A droite, les Républicains ont fait de la modération des dépenses publiques le pilier de leur positionnement. Alors que pendant la campagne, la candidate Valérie Pécresse accusait Emmanuel Macron de « cramer la caisse », Olivier Marleix, aujourd'hui député et président du groupe LR à l'Assemblée nationale, poursuit en promettant : « Nous serons très vigilants sur ce sujet des dépenses et feront des propositions pour les limiter ». Et de prévenir : « Le gouvernement ne peut pas dire « allez hop, 30 milliards d'euros de dette supplémentaire! », ce serait irresponsable. »
A l'inverse, l'union de la gauche réclame des aides plus importantes encore pour les ménages. Le gouvernement espère montrer aux Français qui soutiennent la Nupes - tant que faire se peut - que son paquet de dispositifs n'est pas vain.
Il est toutefois peut probable que cela ne suffise.
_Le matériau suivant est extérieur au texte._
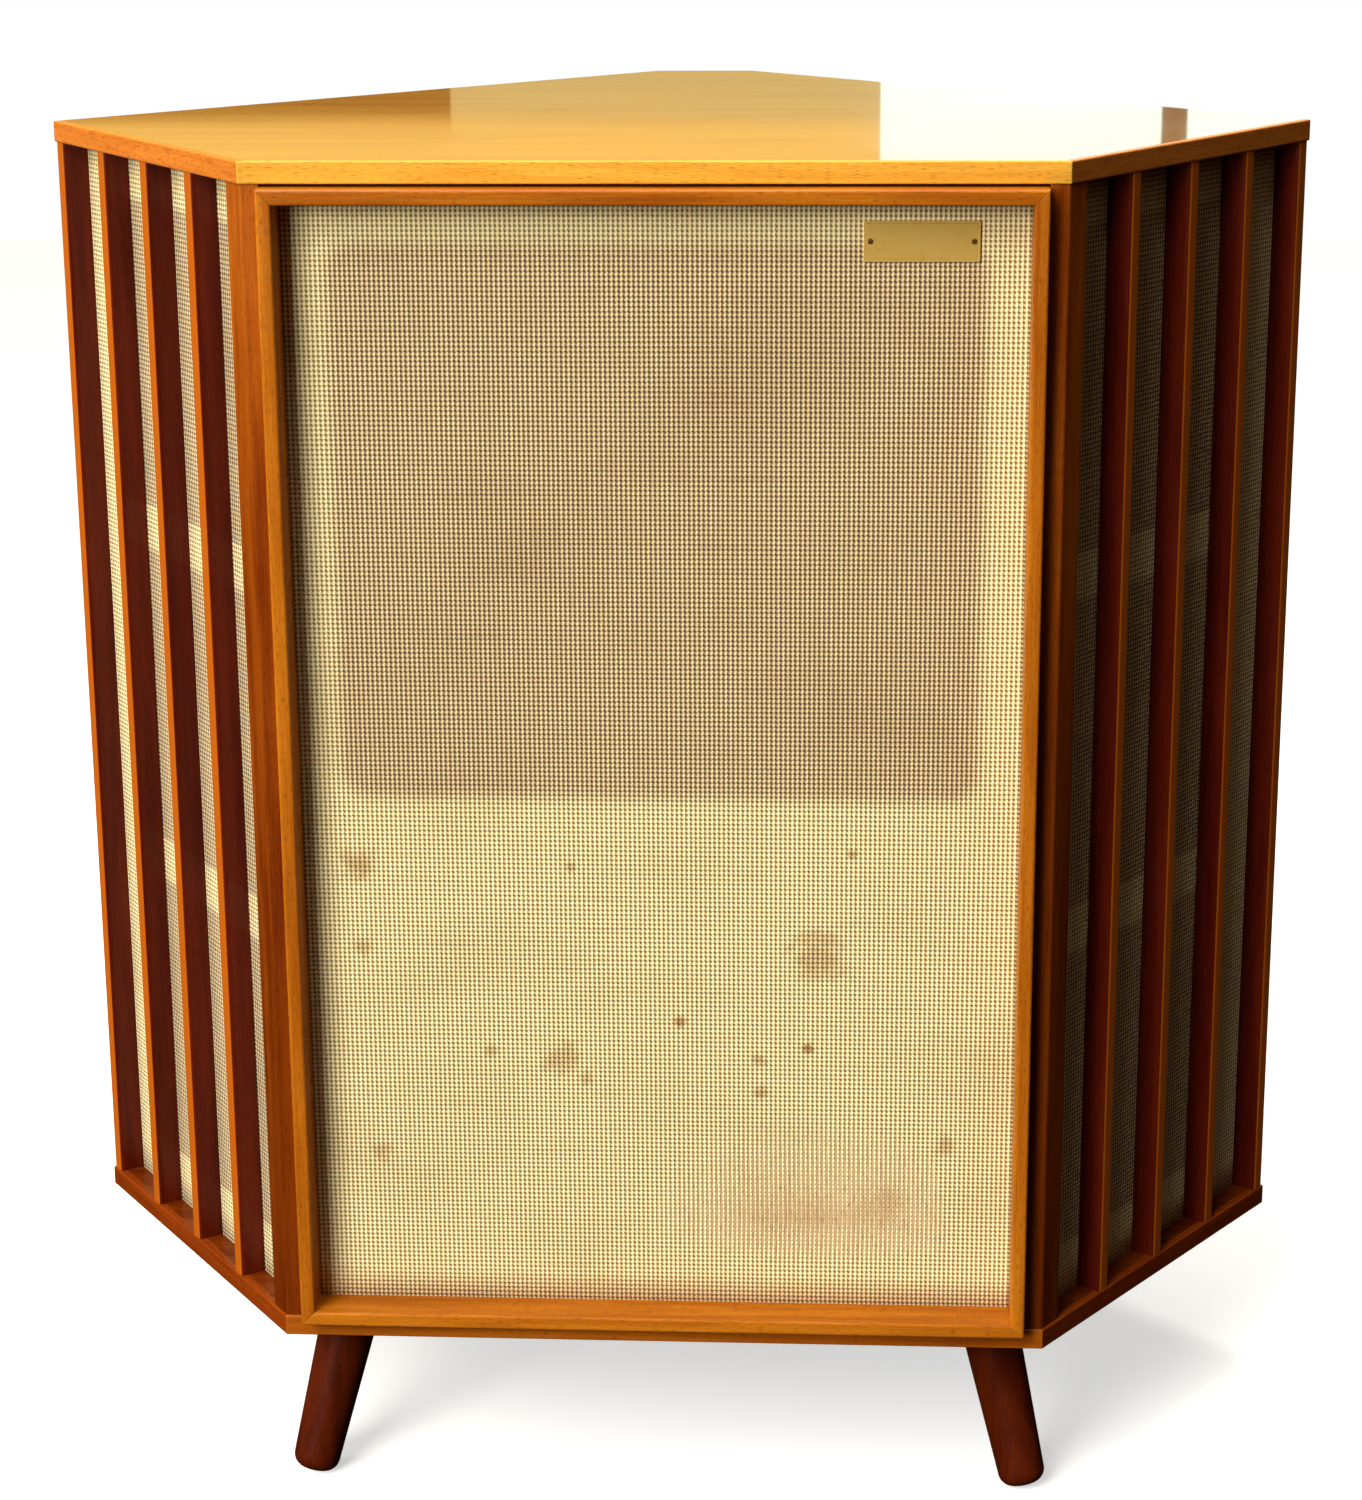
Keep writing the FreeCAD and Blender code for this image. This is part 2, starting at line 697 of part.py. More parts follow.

La semaine dernière, par exemple, Olivier Faure, qui représente les socialistes au sein de la coalition de gauche, jugeait que les 4% de revalorisation des pensions de retraites étaient très insuffisants, face au niveau de l'inflation - 5,5 % attendus en moyenne cette année selon l'INSEE.
La Nupes demande toujours que le SMIC soit porté à 1.500 euros, que l'âge de départ à la retraite soit remis à 60 ans, ou que l'on instaure les 32 heures par semaine. A vouloir tenter de contenter tout le monde, le gouvernement prend le risque de perdre à tous les coups.